→ TASK PROMPT
Each line from the beginning of the data below through the line containing "import * as THREE from 'three';" should be repeated exactly, please.

→ PROVIDED MATERIAL
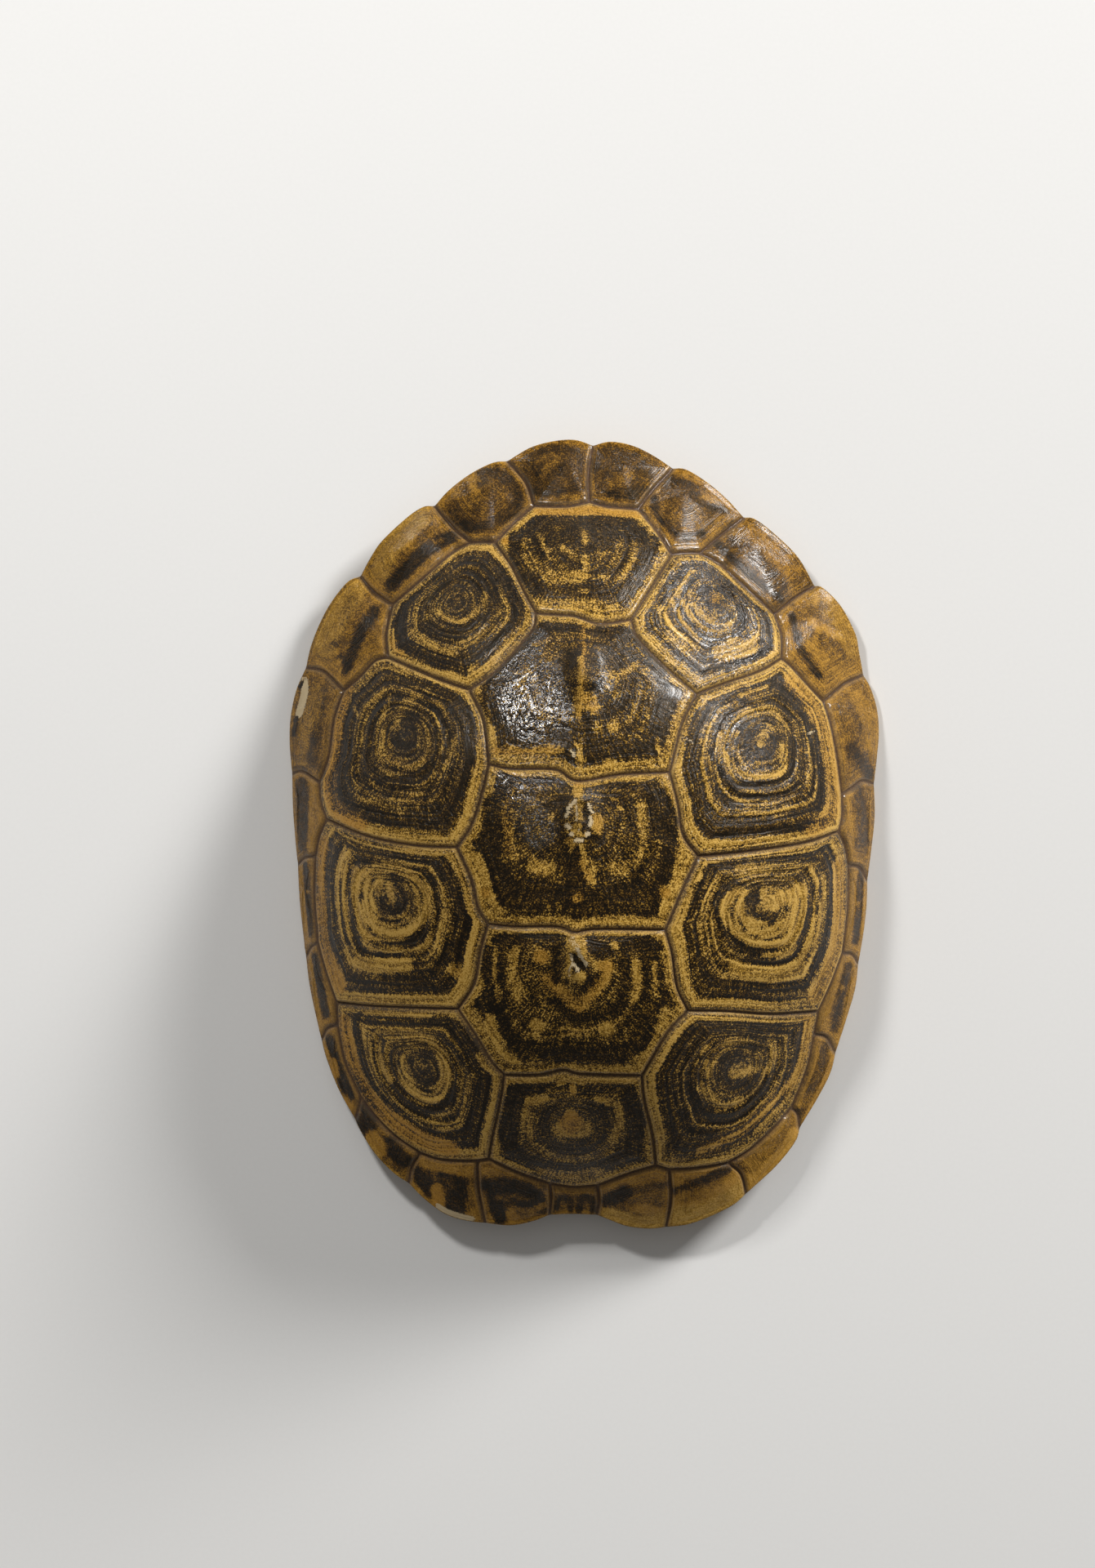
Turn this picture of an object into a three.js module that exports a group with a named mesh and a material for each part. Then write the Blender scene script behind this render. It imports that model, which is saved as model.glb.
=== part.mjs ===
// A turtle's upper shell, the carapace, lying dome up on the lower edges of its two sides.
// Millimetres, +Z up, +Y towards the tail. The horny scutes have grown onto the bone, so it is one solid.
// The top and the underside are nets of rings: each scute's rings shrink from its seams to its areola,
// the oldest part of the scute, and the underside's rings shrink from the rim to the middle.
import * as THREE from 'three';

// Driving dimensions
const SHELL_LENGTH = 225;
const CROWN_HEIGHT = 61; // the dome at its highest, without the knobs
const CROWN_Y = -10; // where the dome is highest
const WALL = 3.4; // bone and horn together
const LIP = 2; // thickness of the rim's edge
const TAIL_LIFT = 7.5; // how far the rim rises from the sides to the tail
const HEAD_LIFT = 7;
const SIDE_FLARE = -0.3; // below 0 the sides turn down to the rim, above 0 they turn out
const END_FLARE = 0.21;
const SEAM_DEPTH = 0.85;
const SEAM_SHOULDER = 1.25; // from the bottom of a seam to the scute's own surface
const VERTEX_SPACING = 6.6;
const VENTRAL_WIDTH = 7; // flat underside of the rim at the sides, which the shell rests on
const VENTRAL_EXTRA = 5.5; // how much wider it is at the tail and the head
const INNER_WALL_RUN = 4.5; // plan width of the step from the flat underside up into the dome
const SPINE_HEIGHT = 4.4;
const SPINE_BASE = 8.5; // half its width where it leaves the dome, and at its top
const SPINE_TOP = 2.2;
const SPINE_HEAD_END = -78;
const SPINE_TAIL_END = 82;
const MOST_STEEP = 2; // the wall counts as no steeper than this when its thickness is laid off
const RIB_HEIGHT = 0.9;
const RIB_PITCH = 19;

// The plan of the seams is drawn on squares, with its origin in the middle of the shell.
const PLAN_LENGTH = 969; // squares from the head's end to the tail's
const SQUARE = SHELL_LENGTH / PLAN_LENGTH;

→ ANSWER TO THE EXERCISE
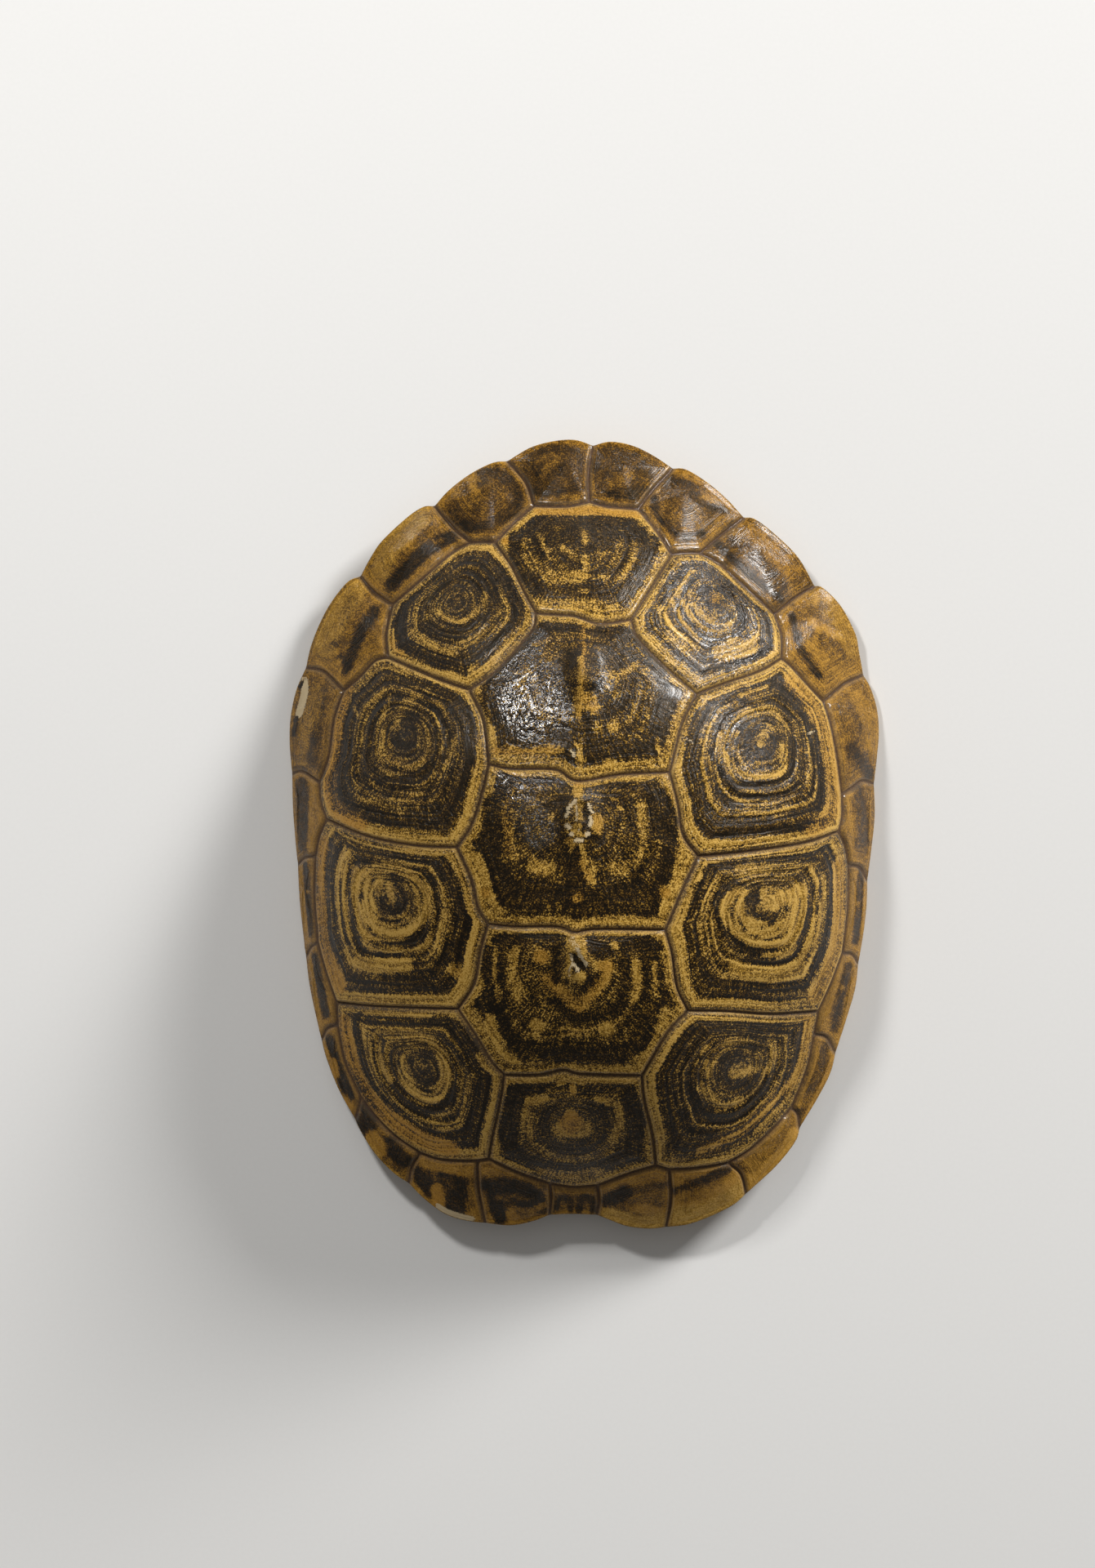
Turn this picture of an object into a three.js module that exports a group with a named mesh and a material for each part. Then write the Blender scene script behind this render. It imports that model, which is saved as model.glb.
=== part.mjs ===
// A turtle's upper shell, the carapace, lying dome up on the lower edges of its two sides.
// Millimetres, +Z up, +Y towards the tail. The horny scutes have grown onto the bone, so it is one solid.
// The top and the underside are nets of rings: each scute's rings shrink from its seams to its areola,
// the oldest part of the scute, and the underside's rings shrink from the rim to the middle.
import * as THREE from 'three';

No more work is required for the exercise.